I did not write any email during a vacation over the last 10 days. I occasionally checked my inbox for messages of the reply-to-this-or-you’re-fired variety, and so watched the inbox backlog build up, with the same kind of gruesome fascination with which I watched the stock market. Is this failure to reply to emails in violation of a social convention? Plenty of academic colleagues seem to send email while on holiday, but I reckon it’s a behaviour that’s fairly specific to academics.

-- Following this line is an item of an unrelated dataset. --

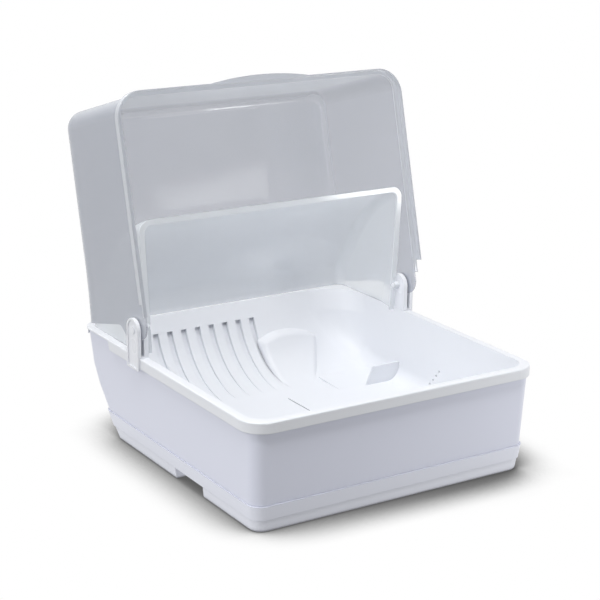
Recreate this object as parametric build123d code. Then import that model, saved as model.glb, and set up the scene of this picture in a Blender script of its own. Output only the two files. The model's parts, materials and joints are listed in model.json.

In support of answering emails while on vacation, is the notion that you let the world know that you’re a virtuous workaholic, and (by being online at all hours) a truly modern academic. In opposition, there’s the point that we end up cultivating the expectation that we answer emails promptly, without in fact gaining any credit for workaholism. Email gets in the way of deep thought. I know one distinguished academic — now retired — who insists that he got all his best ideas while holed up in his vacation retreat, since it had no telephone. Also, while the post-vacation hangover is no doubt painful, email is most efficiently dealt with in batch mode rather that on-line. Indeed, some of the problems that were emailed to me had fixed themselves before I had time to assist (some feedback forms were lost, then found, for example), and some of the documents colleagues sent me got superseded by later versions that were re-sent a few days later. Finally, by ignoring your inbox you take a valiant last stand against the fate of being a truly modern academic.
(added later:) Recent article on “worliday” — not sure the word will catch on though.